▼

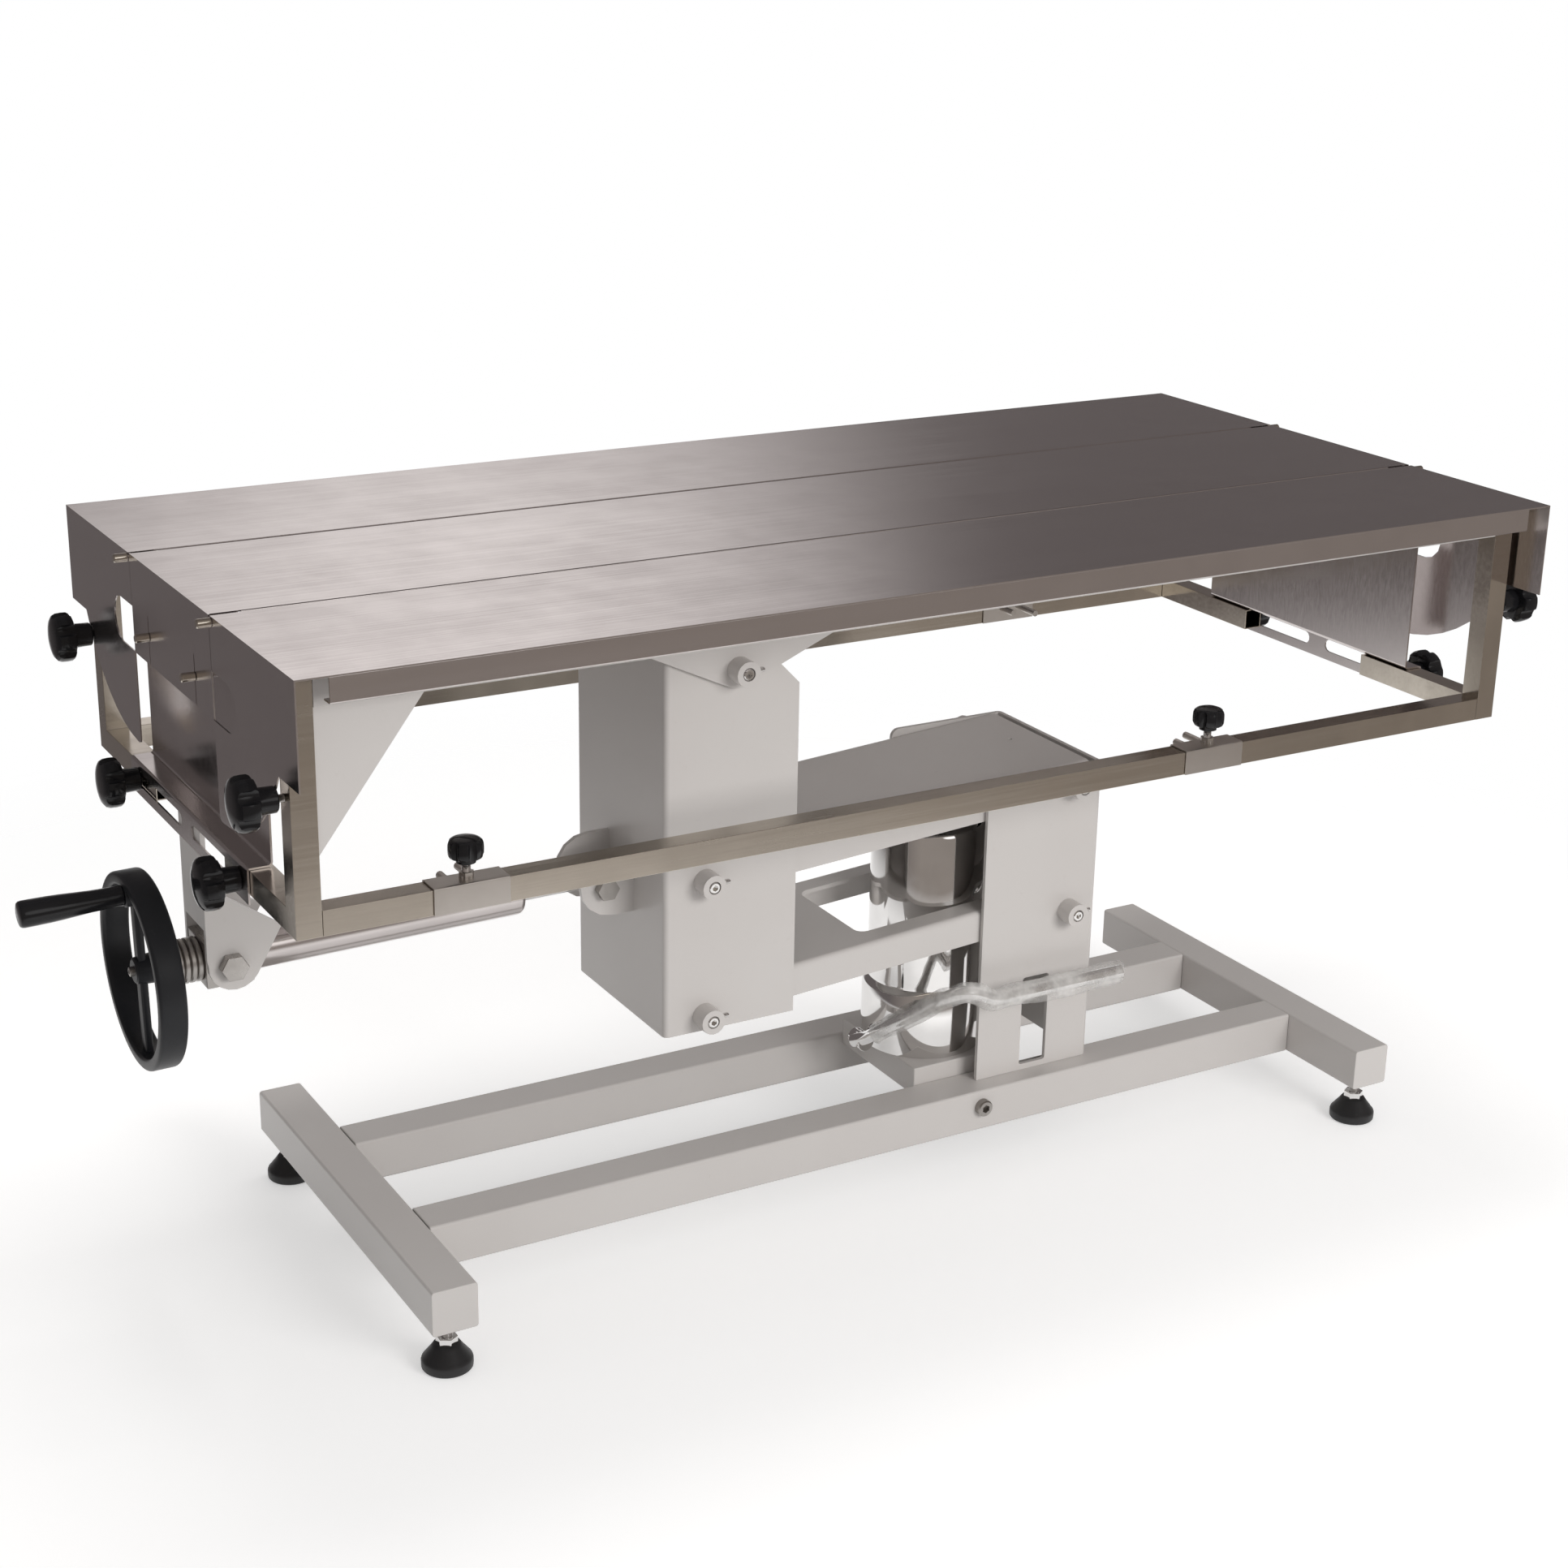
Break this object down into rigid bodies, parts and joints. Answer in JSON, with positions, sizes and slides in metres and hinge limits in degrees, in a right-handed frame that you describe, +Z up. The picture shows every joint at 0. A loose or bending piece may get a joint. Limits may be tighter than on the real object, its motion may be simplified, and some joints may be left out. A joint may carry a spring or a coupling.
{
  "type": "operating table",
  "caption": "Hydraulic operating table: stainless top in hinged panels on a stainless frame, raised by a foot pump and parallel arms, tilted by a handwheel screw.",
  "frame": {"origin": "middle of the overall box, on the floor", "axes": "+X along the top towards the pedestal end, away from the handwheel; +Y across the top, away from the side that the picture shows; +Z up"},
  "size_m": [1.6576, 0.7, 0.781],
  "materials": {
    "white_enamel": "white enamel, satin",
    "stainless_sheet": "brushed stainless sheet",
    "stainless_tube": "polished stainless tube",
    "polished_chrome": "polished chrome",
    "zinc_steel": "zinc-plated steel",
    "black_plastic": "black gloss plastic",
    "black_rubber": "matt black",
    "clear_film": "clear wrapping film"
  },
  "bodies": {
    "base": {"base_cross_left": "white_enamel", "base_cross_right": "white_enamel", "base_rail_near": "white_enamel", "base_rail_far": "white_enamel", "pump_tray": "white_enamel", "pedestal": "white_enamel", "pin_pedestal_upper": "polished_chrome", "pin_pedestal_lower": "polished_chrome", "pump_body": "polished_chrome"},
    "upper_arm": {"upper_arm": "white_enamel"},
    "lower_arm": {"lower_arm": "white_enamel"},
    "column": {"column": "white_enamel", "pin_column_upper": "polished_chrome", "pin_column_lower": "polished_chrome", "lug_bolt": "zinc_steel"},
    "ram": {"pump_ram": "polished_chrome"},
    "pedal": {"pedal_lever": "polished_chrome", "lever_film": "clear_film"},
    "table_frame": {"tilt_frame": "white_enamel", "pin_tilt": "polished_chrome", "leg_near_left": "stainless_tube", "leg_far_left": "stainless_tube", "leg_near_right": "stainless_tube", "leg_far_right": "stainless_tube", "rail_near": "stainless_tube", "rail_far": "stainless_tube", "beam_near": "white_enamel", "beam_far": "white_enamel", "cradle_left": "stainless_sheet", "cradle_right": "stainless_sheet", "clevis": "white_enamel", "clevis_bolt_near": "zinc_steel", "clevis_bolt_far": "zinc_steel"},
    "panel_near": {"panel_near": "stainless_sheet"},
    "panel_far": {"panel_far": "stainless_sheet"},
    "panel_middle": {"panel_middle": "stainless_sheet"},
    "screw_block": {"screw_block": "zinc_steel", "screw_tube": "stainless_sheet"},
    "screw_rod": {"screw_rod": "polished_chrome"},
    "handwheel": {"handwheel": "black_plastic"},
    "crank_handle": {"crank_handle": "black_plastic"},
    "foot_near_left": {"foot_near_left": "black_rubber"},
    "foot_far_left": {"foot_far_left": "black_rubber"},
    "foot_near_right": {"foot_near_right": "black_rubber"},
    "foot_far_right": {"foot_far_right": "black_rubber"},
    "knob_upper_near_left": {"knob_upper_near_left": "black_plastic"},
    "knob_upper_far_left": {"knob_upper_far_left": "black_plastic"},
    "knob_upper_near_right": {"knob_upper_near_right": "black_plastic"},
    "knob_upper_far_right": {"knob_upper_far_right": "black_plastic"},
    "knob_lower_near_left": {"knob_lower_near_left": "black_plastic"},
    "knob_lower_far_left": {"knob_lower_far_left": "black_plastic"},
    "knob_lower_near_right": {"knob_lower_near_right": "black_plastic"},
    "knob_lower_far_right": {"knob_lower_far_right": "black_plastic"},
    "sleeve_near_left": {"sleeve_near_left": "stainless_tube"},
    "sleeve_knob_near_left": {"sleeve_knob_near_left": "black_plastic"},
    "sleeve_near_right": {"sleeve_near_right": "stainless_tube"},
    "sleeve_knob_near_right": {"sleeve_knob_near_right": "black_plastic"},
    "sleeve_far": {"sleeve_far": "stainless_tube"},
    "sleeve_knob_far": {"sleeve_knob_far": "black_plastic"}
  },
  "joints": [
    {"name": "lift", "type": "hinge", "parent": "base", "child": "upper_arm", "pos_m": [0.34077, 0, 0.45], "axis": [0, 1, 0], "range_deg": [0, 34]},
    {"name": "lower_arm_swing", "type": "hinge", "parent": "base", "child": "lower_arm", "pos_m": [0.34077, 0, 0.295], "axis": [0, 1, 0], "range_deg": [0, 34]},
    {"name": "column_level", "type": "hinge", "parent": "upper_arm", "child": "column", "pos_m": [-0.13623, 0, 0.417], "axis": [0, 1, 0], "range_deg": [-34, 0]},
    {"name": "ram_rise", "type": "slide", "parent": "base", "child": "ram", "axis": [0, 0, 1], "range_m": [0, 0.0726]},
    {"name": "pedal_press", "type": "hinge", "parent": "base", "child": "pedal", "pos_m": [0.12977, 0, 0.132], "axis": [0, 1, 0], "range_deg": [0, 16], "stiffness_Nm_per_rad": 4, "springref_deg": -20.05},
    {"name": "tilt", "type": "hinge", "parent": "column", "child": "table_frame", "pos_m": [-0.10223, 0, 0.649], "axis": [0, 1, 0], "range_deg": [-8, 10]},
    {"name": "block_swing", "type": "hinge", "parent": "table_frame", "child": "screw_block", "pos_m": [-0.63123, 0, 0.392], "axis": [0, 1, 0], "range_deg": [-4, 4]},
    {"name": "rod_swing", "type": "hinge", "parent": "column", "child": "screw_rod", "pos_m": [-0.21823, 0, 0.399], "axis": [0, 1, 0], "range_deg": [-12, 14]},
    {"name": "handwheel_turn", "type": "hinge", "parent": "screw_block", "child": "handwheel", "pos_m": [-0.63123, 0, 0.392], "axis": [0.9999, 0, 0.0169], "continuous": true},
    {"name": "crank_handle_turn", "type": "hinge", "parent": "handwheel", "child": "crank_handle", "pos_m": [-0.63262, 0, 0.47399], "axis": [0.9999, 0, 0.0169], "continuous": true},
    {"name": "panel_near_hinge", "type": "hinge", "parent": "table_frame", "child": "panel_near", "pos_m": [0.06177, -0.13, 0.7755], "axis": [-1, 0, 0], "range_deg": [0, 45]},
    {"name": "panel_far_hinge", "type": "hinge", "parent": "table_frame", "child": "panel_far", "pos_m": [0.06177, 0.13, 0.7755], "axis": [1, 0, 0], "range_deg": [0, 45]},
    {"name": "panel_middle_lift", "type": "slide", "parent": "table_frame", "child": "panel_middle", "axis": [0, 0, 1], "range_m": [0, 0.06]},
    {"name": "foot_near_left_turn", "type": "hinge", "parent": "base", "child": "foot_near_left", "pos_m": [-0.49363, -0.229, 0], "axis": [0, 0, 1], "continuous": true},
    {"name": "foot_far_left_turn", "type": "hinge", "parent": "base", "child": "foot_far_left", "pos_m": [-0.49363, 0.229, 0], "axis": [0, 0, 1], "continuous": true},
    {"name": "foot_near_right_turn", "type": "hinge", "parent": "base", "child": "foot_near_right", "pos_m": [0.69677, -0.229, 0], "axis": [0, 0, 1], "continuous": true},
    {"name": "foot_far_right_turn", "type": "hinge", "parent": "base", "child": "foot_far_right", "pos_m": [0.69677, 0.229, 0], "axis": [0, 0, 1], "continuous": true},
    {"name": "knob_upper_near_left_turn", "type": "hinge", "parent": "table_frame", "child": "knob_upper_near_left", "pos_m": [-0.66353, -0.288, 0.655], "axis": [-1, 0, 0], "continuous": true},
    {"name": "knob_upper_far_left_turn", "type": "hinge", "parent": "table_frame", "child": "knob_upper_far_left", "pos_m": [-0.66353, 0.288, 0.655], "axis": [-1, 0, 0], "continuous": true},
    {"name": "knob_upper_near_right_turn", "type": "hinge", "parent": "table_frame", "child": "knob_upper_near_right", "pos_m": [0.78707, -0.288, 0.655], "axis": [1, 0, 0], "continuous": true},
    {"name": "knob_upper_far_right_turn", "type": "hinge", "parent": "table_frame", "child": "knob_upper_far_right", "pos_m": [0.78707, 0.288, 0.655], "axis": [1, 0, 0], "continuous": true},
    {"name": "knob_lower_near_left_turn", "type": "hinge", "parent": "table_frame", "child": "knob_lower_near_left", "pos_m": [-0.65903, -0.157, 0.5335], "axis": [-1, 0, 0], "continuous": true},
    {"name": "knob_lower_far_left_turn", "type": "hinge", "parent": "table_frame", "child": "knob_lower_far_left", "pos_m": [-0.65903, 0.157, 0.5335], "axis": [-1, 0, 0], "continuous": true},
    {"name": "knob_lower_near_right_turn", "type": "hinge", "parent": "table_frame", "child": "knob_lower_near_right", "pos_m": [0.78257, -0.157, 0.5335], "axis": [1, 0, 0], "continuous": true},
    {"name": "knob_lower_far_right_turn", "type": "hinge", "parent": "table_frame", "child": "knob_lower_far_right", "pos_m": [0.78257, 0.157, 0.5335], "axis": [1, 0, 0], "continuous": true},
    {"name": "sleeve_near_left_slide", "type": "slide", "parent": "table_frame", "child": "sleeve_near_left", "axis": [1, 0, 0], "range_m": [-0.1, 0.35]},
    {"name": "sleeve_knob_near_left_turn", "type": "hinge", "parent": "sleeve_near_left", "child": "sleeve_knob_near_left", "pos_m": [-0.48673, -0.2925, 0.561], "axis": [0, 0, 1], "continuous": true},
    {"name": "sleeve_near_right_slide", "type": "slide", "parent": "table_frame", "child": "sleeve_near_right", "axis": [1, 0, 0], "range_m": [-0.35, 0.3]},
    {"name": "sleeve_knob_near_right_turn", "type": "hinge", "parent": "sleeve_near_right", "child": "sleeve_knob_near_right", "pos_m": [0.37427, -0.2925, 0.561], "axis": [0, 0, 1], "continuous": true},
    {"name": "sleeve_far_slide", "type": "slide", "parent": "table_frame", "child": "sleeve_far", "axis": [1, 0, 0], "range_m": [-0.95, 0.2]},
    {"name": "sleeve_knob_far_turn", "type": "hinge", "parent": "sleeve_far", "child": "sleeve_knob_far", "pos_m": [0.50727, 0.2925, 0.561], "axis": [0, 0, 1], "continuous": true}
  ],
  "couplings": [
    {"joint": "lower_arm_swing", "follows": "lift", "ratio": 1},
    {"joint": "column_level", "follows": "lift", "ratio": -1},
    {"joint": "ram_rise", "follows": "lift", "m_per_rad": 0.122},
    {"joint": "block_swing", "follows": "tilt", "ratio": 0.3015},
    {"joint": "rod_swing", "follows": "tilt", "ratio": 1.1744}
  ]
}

▲

Go through the data above and find the lines with the word "shows". Copy each of those lines.

Break this object down into rigid bodies, parts and joints. Answer in JSON, with positions, sizes and slides in metres and hinge limits in degrees, in a right-handed frame that you describe, +Z up. The picture shows every joint at 0. A loose or bending piece may get a joint. Limits may be tighter than on the real object, its motion may be simplified, and some joints may be left out. A joint may carry a spring or a coupling.
  "frame": {"origin": "middle of the overall box, on the floor", "axes": "+X along the top towards the pedestal end, away from the handwheel; +Y across the top, away from the side that the picture shows; +Z up"},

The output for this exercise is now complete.